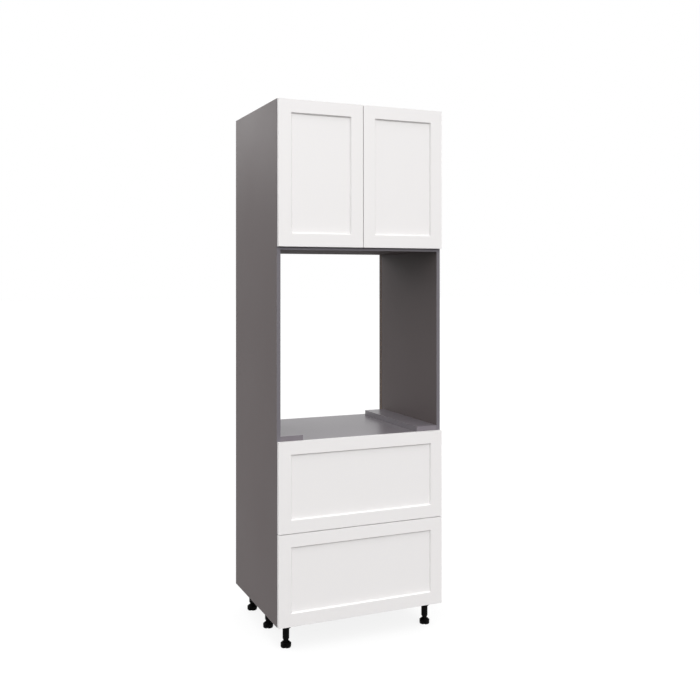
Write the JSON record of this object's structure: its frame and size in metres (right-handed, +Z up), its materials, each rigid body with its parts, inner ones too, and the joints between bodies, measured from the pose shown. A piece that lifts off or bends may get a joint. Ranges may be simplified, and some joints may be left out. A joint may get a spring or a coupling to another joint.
{
  "type": "tall oven housing unit",
  "caption": "Tall kitchen unit with a cupboard over an open oven bay and deep drawers below, on adjustable legs.",
  "frame": {"origin": "on the floor, under the middle of the unit's overall box, with the feet at their rest height", "axes": "+Z up; the doors and drawer fronts face -Y; +X is to the right of someone facing the fronts"},
  "size_m": [0.762, 0.6094, 2.2737],
  "materials": {
    "grey_melamine": "satin grey melamine",
    "batten_board": "satin grey melamine strip",
    "grey_backboard": "satin grey board",
    "edge_band": "satin edge banding",
    "white_paint": "white satin paint",
    "white_melamine": "white melamine",
    "black_plastic": "black moulded plastic",
    "zinc_steel": "zinc plated",
    "nickel_steel": "nickel plated"
  },
  "bodies": {
    "carcass": {"left_side_panel": "grey_melamine", "right_side_panel": "grey_melamine", "top_panel": "grey_melamine", "bottom_panel": "grey_melamine", "oven_top_shelf": "grey_melamine", "oven_floor_shelf": "grey_melamine", "adjustable_shelf": "grey_melamine", "shelf_pins": "zinc_steel", "oven_battens": "batten_board", "hanging_rails": "batten_board", "upper_back_panel": "grey_backboard", "lower_back_panel": "grey_backboard", "front_edge_bands": "edge_band", "cam_locks": "zinc_steel", "cam_bolts": "zinc_steel", "leg_sockets": "black_plastic", "leg_screws": "zinc_steel", "hinge_screws": "zinc_steel", "hinge_mounting_plates": "nickel_steel", "hinge_arms": "nickel_steel", "hinge_arm_pins": "nickel_steel", "cabinet_slides": "zinc_steel"},
    "left_links": {"left_hinge_links": "nickel_steel"},
    "left_door": {"left_door_stiles": "white_paint", "left_door_rails": "white_paint", "left_door_panel": "white_paint", "left_door_hinge_cups": "nickel_steel", "left_door_hinge_pins": "nickel_steel"},
    "right_links": {"right_hinge_links": "nickel_steel"},
    "right_door": {"right_door_stiles": "white_paint", "right_door_rails": "white_paint", "right_door_panel": "white_paint", "right_door_hinge_cups": "nickel_steel", "right_door_hinge_pins": "nickel_steel"},
    "lower_drawer": {"lower_drawer_front_stiles": "white_paint", "lower_drawer_front_rails": "white_paint", "lower_drawer_front_panel": "white_paint", "lower_drawer_front_screws": "zinc_steel", "lower_drawer_sides": "white_melamine", "lower_drawer_inner_front": "white_melamine", "lower_drawer_back": "white_melamine", "lower_drawer_bottom": "white_melamine", "lower_drawer_inner_slides": "zinc_steel"},
    "lower_slide_middles": {"lower_drawer_middle_slides": "zinc_steel"},
    "upper_drawer": {"upper_drawer_front_stiles": "white_paint", "upper_drawer_front_rails": "white_paint", "upper_drawer_front_panel": "white_paint", "upper_drawer_front_screws": "zinc_steel", "upper_drawer_sides": "white_melamine", "upper_drawer_inner_front": "white_melamine", "upper_drawer_back": "white_melamine", "upper_drawer_bottom": "white_melamine", "upper_drawer_inner_slides": "zinc_steel"},
    "upper_slide_middles": {"upper_drawer_middle_slides": "zinc_steel"},
    "front_left_foot_body": {"front_left_foot": "black_plastic"},
    "front_right_foot_body": {"front_right_foot": "black_plastic"},
    "middle_left_foot_body": {"middle_left_foot": "black_plastic"},
    "middle_right_foot_body": {"middle_right_foot": "black_plastic"},
    "back_left_foot_body": {"back_left_foot": "black_plastic"},
    "back_right_foot_body": {"back_right_foot": "black_plastic"}
  },
  "joints": [
    {"name": "left_link_swing", "type": "hinge", "parent": "carcass", "child": "left_links", "pos_m": [-0.3546, -0.28215, 1.96845], "axis": [0, 0, 1], "range_deg": [0, 27.8]},
    {"name": "left_door_swing", "type": "hinge", "parent": "left_links", "child": "left_door", "pos_m": [-0.3713, -0.29425, 1.96845], "axis": [0, 0, -1], "range_deg": [0, 127.8]},
    {"name": "right_link_swing", "type": "hinge", "parent": "carcass", "child": "right_links", "pos_m": [0.3546, -0.28215, 1.96845], "axis": [0, 0, -1], "range_deg": [0, 27.8]},
    {"name": "right_door_swing", "type": "hinge", "parent": "right_links", "child": "right_door", "pos_m": [0.3713, -0.29425, 1.96845], "axis": [0, 0, 1], "range_deg": [0, 127.8]},
    {"name": "lower_drawer_slide", "type": "slide", "parent": "carcass", "child": "lower_drawer", "axis": [0, -1, 0], "range_m": [0, 0.48]},
    {"name": "lower_slide_middle_run", "type": "slide", "parent": "carcass", "child": "lower_slide_middles", "axis": [0, -1, 0], "range_m": [0, 0.24]},
    {"name": "upper_drawer_slide", "type": "slide", "parent": "carcass", "child": "upper_drawer", "axis": [0, -1, 0], "range_m": [0, 0.48]},
    {"name": "upper_slide_middle_run", "type": "slide", "parent": "carcass", "child": "upper_slide_middles", "axis": [0, -1, 0], "range_m": [0, 0.24]},
    {"name": "front_left_foot_screw", "type": "slide", "parent": "carcass", "child": "front_left_foot_body", "axis": [0, 0, -1], "range_m": [-0.005, 0.025]},
    {"name": "front_right_foot_screw", "type": "slide", "parent": "carcass", "child": "front_right_foot_body", "axis": [0, 0, -1], "range_m": [-0.005, 0.025]},
    {"name": "middle_left_foot_screw", "type": "slide", "parent": "carcass", "child": "middle_left_foot_body", "axis": [0, 0, -1], "range_m": [-0.005, 0.025]},
    {"name": "middle_right_foot_screw", "type": "slide", "parent": "carcass", "child": "middle_right_foot_body", "axis": [0, 0, -1], "range_m": [-0.005, 0.025]},
    {"name": "back_left_foot_screw", "type": "slide", "parent": "carcass", "child": "back_left_foot_body", "axis": [0, 0, -1], "range_m": [-0.005, 0.025]},
    {"name": "back_right_foot_screw", "type": "slide", "parent": "carcass", "child": "back_right_foot_body", "axis": [0, 0, -1], "range_m": [-0.005, 0.025]}
  ],
  "couplings": [
    {"joint": "left_link_swing", "follows": "left_door_swing", "ratio": 0.21739},
    {"joint": "right_link_swing", "follows": "right_door_swing", "ratio": 0.21739},
    {"joint": "lower_slide_middle_run", "follows": "lower_drawer_slide", "ratio": 0.5},
    {"joint": "upper_slide_middle_run", "follows": "upper_drawer_slide", "ratio": 0.5}
  ]
}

▬▬▬▬▬▬▬▬▬▬

**Problem to solve**
Please output the entire listing exactly as it stands.

**Answer to the exercise**
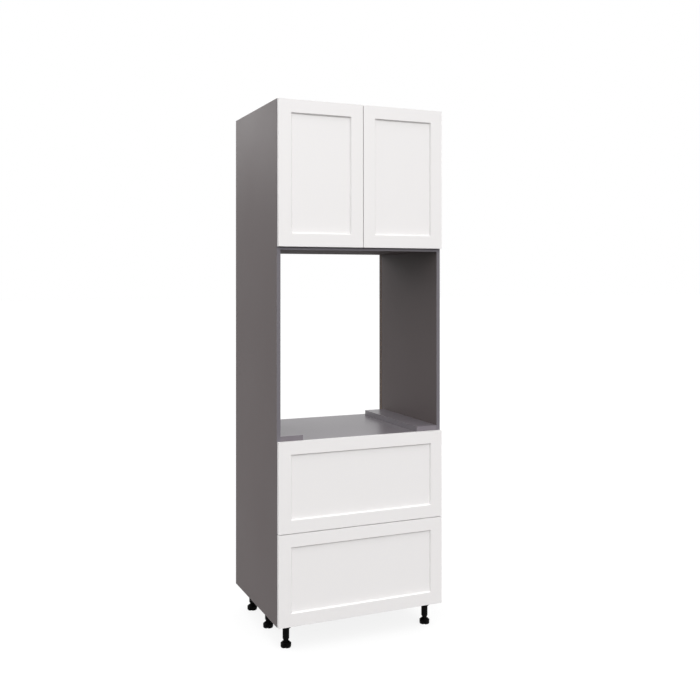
Write the JSON record of this object's structure: its frame and size in metres (right-handed, +Z up), its materials, each rigid body with its parts, inner ones too, and the joints between bodies, measured from the pose shown. A piece that lifts off or bends may get a joint. Ranges may be simplified, and some joints may be left out. A joint may get a spring or a coupling to another joint.
{
  "type": "tall oven housing unit",
  "caption": "Tall kitchen unit with a cupboard over an open oven bay and deep drawers below, on adjustable legs.",
  "frame": {"origin": "on the floor, under the middle of the unit's overall box, with the feet at their rest height", "axes": "+Z up; the doors and drawer fronts face -Y; +X is to the right of someone facing the fronts"},
  "size_m": [0.762, 0.6094, 2.2737],
  "materials": {
    "grey_melamine": "satin grey melamine",
    "batten_board": "satin grey melamine strip",
    "grey_backboard": "satin grey board",
    "edge_band": "satin edge banding",
    "white_paint": "white satin paint",
    "white_melamine": "white melamine",
    "black_plastic": "black moulded plastic",
    "zinc_steel": "zinc plated",
    "nickel_steel": "nickel plated"
  },
  "bodies": {
    "carcass": {"left_side_panel": "grey_melamine", "right_side_panel": "grey_melamine", "top_panel": "grey_melamine", "bottom_panel": "grey_melamine", "oven_top_shelf": "grey_melamine", "oven_floor_shelf": "grey_melamine", "adjustable_shelf": "grey_melamine", "shelf_pins": "zinc_steel", "oven_battens": "batten_board", "hanging_rails": "batten_board", "upper_back_panel": "grey_backboard", "lower_back_panel": "grey_backboard", "front_edge_bands": "edge_band", "cam_locks": "zinc_steel", "cam_bolts": "zinc_steel", "leg_sockets": "black_plastic", "leg_screws": "zinc_steel", "hinge_screws": "zinc_steel", "hinge_mounting_plates": "nickel_steel", "hinge_arms": "nickel_steel", "hinge_arm_pins": "nickel_steel", "cabinet_slides": "zinc_steel"},
    "left_links": {"left_hinge_links": "nickel_steel"},
    "left_door": {"left_door_stiles": "white_paint", "left_door_rails": "white_paint", "left_door_panel": "white_paint", "left_door_hinge_cups": "nickel_steel", "left_door_hinge_pins": "nickel_steel"},
    "right_links": {"right_hinge_links": "nickel_steel"},
    "right_door": {"right_door_stiles": "white_paint", "right_door_rails": "white_paint", "right_door_panel": "white_paint", "right_door_hinge_cups": "nickel_steel", "right_door_hinge_pins": "nickel_steel"},
    "lower_drawer": {"lower_drawer_front_stiles": "white_paint", "lower_drawer_front_rails": "white_paint", "lower_drawer_front_panel": "white_paint", "lower_drawer_front_screws": "zinc_steel", "lower_drawer_sides": "white_melamine", "lower_drawer_inner_front": "white_melamine", "lower_drawer_back": "white_melamine", "lower_drawer_bottom": "white_melamine", "lower_drawer_inner_slides": "zinc_steel"},
    "lower_slide_middles": {"lower_drawer_middle_slides": "zinc_steel"},
    "upper_drawer": {"upper_drawer_front_stiles": "white_paint", "upper_drawer_front_rails": "white_paint", "upper_drawer_front_panel": "white_paint", "upper_drawer_front_screws": "zinc_steel", "upper_drawer_sides": "white_melamine", "upper_drawer_inner_front": "white_melamine", "upper_drawer_back": "white_melamine", "upper_drawer_bottom": "white_melamine", "upper_drawer_inner_slides": "zinc_steel"},
    "upper_slide_middles": {"upper_drawer_middle_slides": "zinc_steel"},
    "front_left_foot_body": {"front_left_foot": "black_plastic"},
    "front_right_foot_body": {"front_right_foot": "black_plastic"},
    "middle_left_foot_body": {"middle_left_foot": "black_plastic"},
    "middle_right_foot_body": {"middle_right_foot": "black_plastic"},
    "back_left_foot_body": {"back_left_foot": "black_plastic"},
    "back_right_foot_body": {"back_right_foot": "black_plastic"}
  },
  "joints": [
    {"name": "left_link_swing", "type": "hinge", "parent": "carcass", "child": "left_links", "pos_m": [-0.3546, -0.28215, 1.96845], "axis": [0, 0, 1], "range_deg": [0, 27.8]},
    {"name": "left_door_swing", "type": "hinge", "parent": "left_links", "child": "left_door", "pos_m": [-0.3713, -0.29425, 1.96845], "axis": [0, 0, -1], "range_deg": [0, 127.8]},
    {"name": "right_link_swing", "type": "hinge", "parent": "carcass", "child": "right_links", "pos_m": [0.3546, -0.28215, 1.96845], "axis": [0, 0, -1], "range_deg": [0, 27.8]},
    {"name": "right_door_swing", "type": "hinge", "parent": "right_links", "child": "right_door", "pos_m": [0.3713, -0.29425, 1.96845], "axis": [0, 0, 1], "range_deg": [0, 127.8]},
    {"name": "lower_drawer_slide", "type": "slide", "parent": "carcass", "child": "lower_drawer", "axis": [0, -1, 0], "range_m": [0, 0.48]},
    {"name": "lower_slide_middle_run", "type": "slide", "parent": "carcass", "child": "lower_slide_middles", "axis": [0, -1, 0], "range_m": [0, 0.24]},
    {"name": "upper_drawer_slide", "type": "slide", "parent": "carcass", "child": "upper_drawer", "axis": [0, -1, 0], "range_m": [0, 0.48]},
    {"name": "upper_slide_middle_run", "type": "slide", "parent": "carcass", "child": "upper_slide_middles", "axis": [0, -1, 0], "range_m": [0, 0.24]},
    {"name": "front_left_foot_screw", "type": "slide", "parent": "carcass", "child": "front_left_foot_body", "axis": [0, 0, -1], "range_m": [-0.005, 0.025]},
    {"name": "front_right_foot_screw", "type": "slide", "parent": "carcass", "child": "front_right_foot_body", "axis": [0, 0, -1], "range_m": [-0.005, 0.025]},
    {"name": "middle_left_foot_screw", "type": "slide", "parent": "carcass", "child": "middle_left_foot_body", "axis": [0, 0, -1], "range_m": [-0.005, 0.025]},
    {"name": "middle_right_foot_screw", "type": "slide", "parent": "carcass", "child": "middle_right_foot_body", "axis": [0, 0, -1], "range_m": [-0.005, 0.025]},
    {"name": "back_left_foot_screw", "type": "slide", "parent": "carcass", "child": "back_left_foot_body", "axis": [0, 0, -1], "range_m": [-0.005, 0.025]},
    {"name": "back_right_foot_screw", "type": "slide", "parent": "carcass", "child": "back_right_foot_body", "axis": [0, 0, -1], "range_m": [-0.005, 0.025]}
  ],
  "couplings": [
    {"joint": "left_link_swing", "follows": "left_door_swing", "ratio": 0.21739},
    {"joint": "right_link_swing", "follows": "right_door_swing", "ratio": 0.21739},
    {"joint": "lower_slide_middle_run", "follows": "lower_drawer_slide", "ratio": 0.5},
    {"joint": "upper_slide_middle_run", "follows": "upper_drawer_slide", "ratio": 0.5}
  ]
}